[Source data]
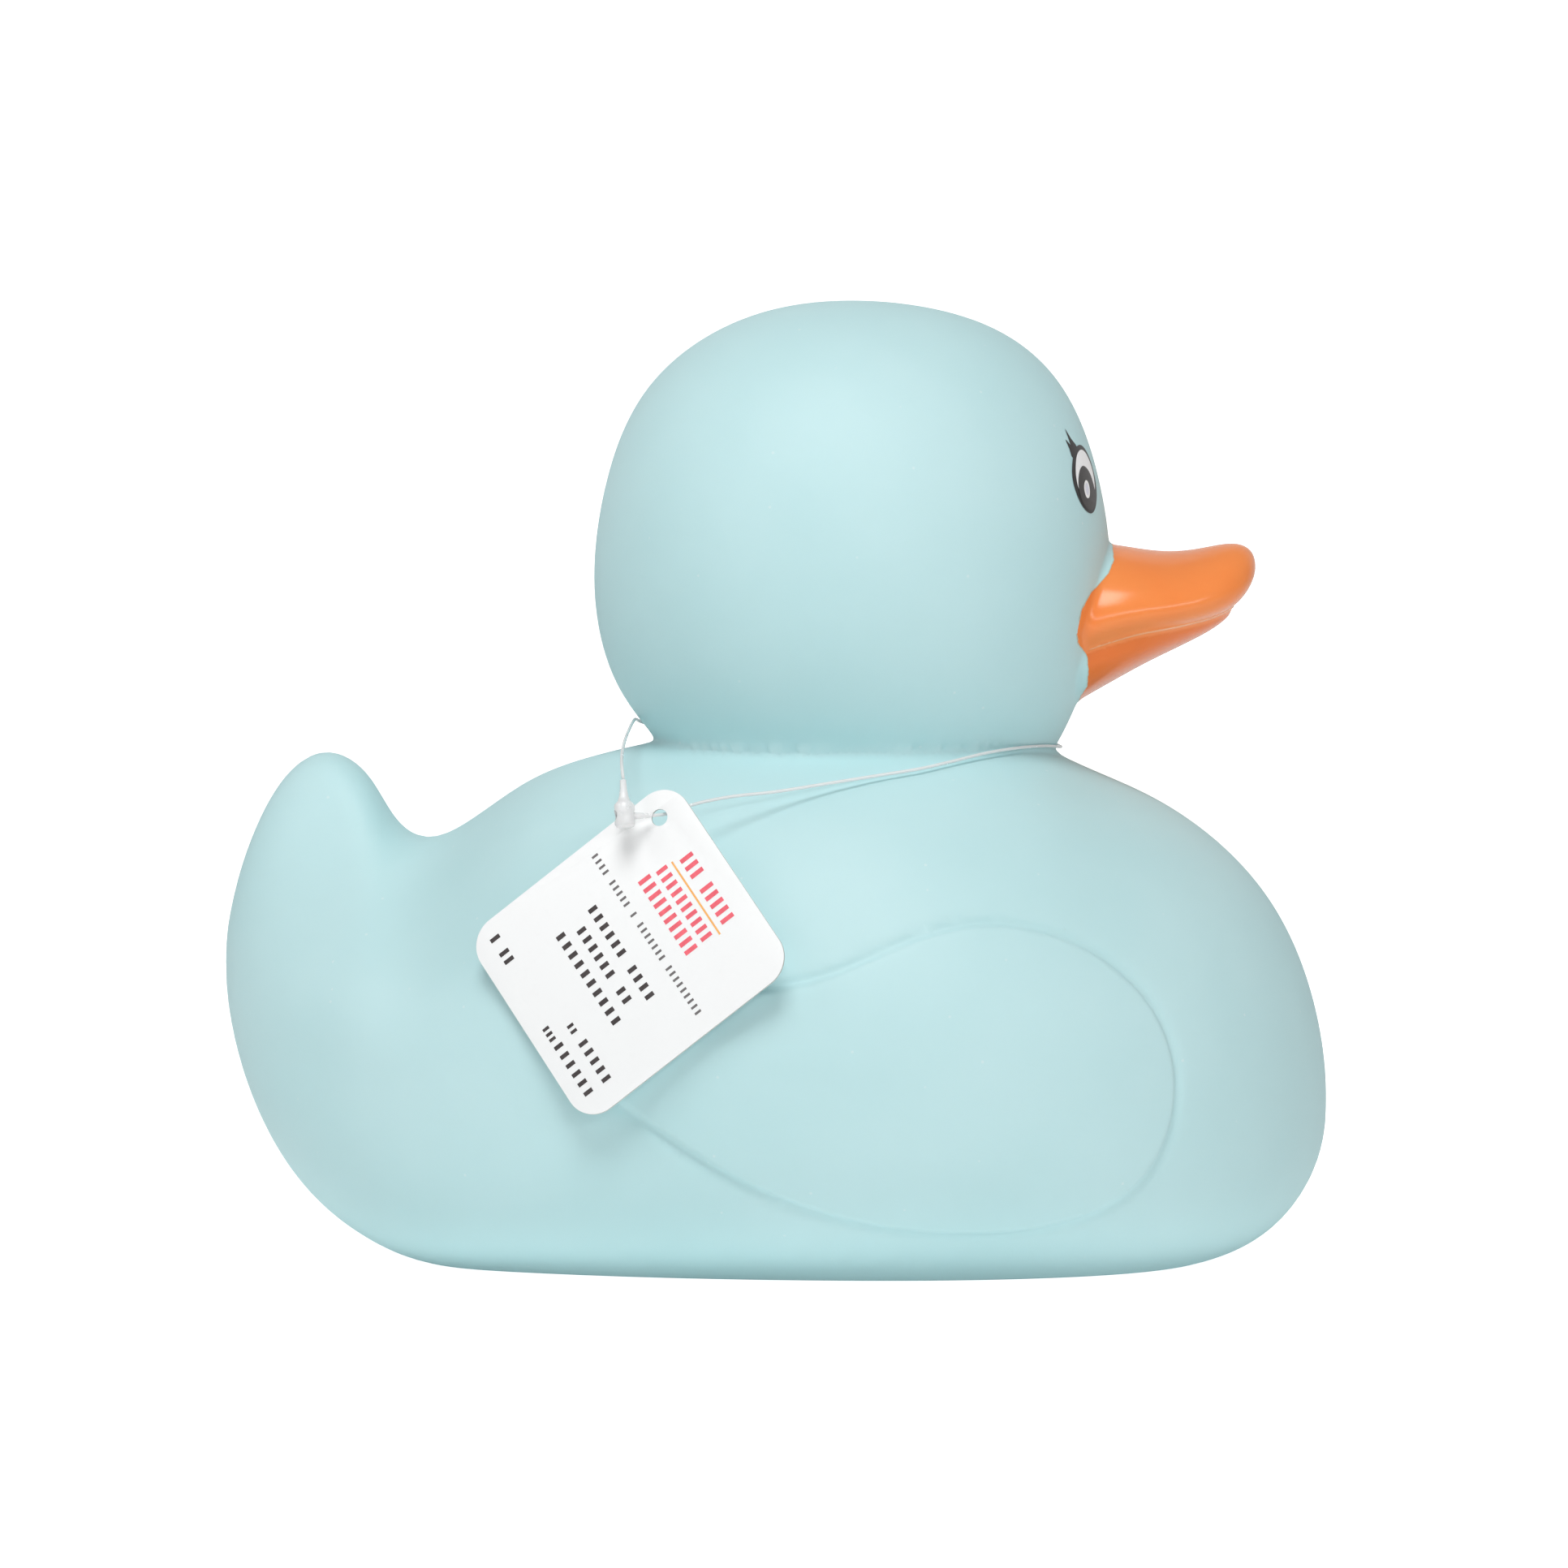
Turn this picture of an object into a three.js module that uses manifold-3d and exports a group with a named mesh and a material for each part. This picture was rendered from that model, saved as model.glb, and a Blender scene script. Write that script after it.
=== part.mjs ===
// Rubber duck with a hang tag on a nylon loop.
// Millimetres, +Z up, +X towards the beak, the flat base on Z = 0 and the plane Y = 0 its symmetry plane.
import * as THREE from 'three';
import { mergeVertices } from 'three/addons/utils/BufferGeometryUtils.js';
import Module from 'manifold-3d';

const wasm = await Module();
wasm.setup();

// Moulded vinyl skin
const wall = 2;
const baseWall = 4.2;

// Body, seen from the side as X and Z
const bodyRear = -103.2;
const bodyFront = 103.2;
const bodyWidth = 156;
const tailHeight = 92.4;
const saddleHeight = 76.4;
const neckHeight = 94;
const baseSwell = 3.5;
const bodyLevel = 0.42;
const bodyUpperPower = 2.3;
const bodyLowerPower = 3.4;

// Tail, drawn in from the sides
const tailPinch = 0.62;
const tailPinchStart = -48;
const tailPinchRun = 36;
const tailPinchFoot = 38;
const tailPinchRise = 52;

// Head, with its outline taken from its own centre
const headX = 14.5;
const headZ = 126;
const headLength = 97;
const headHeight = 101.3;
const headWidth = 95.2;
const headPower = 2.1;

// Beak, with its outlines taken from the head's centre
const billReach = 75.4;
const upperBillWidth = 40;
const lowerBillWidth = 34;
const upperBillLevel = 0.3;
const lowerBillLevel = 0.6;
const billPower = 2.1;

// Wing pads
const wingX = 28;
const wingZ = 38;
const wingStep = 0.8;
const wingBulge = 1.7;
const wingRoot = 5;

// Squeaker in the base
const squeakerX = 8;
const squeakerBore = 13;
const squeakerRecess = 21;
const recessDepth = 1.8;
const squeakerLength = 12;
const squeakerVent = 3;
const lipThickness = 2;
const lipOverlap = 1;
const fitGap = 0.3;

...

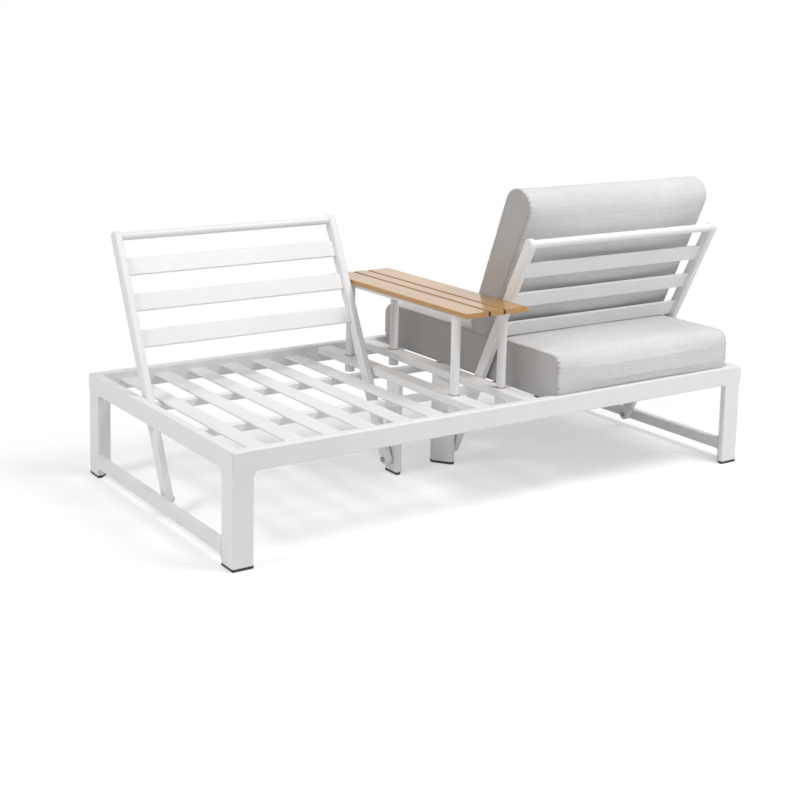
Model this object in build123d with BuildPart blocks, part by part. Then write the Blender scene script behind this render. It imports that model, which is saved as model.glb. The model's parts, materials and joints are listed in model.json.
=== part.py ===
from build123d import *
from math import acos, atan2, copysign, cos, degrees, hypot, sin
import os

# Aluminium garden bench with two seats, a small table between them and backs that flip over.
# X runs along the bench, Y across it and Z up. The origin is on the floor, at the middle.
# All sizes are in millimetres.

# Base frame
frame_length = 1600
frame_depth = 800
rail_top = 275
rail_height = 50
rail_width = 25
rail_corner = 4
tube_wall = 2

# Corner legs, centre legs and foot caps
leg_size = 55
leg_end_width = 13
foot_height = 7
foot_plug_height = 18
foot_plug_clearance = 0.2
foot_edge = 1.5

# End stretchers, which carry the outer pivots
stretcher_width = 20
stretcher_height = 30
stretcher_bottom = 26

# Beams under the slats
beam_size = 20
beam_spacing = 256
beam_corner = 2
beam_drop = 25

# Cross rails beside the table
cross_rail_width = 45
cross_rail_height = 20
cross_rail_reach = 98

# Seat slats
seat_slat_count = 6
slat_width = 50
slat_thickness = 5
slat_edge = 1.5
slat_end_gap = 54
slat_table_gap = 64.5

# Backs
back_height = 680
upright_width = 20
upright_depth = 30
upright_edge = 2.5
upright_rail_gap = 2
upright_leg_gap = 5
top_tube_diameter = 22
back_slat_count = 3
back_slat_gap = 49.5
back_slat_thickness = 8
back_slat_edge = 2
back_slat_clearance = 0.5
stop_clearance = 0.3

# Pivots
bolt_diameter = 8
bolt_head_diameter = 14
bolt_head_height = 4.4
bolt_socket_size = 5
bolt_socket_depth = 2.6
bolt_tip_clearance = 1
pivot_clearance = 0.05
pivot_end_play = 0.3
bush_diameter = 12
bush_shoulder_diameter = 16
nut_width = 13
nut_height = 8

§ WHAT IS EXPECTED
Extract the run of lines that opens with the line containing "Turn this picture" and closes with the line containing "const tailPinchRise = 52;"; reproduce it exactly and add nothing.

§ EXERCISE OUTPUT
Turn this picture of an object into a three.js module that uses manifold-3d and exports a group with a named mesh and a material for each part. This picture was rendered from that model, saved as model.glb, and a Blender scene script. Write that script after it.
=== part.mjs ===
// Rubber duck with a hang tag on a nylon loop.
// Millimetres, +Z up, +X towards the beak, the flat base on Z = 0 and the plane Y = 0 its symmetry plane.
import * as THREE from 'three';
import { mergeVertices } from 'three/addons/utils/BufferGeometryUtils.js';
import Module from 'manifold-3d';

const wasm = await Module();
wasm.setup();

// Moulded vinyl skin
const wall = 2;
const baseWall = 4.2;

// Body, seen from the side as X and Z
const bodyRear = -103.2;
const bodyFront = 103.2;
const bodyWidth = 156;
const tailHeight = 92.4;
const saddleHeight = 76.4;
const neckHeight = 94;
const baseSwell = 3.5;
const bodyLevel = 0.42;
const bodyUpperPower = 2.3;
const bodyLowerPower = 3.4;

// Tail, drawn in from the sides
const tailPinch = 0.62;
const tailPinchStart = -48;
const tailPinchRun = 36;
const tailPinchFoot = 38;
const tailPinchRise = 52;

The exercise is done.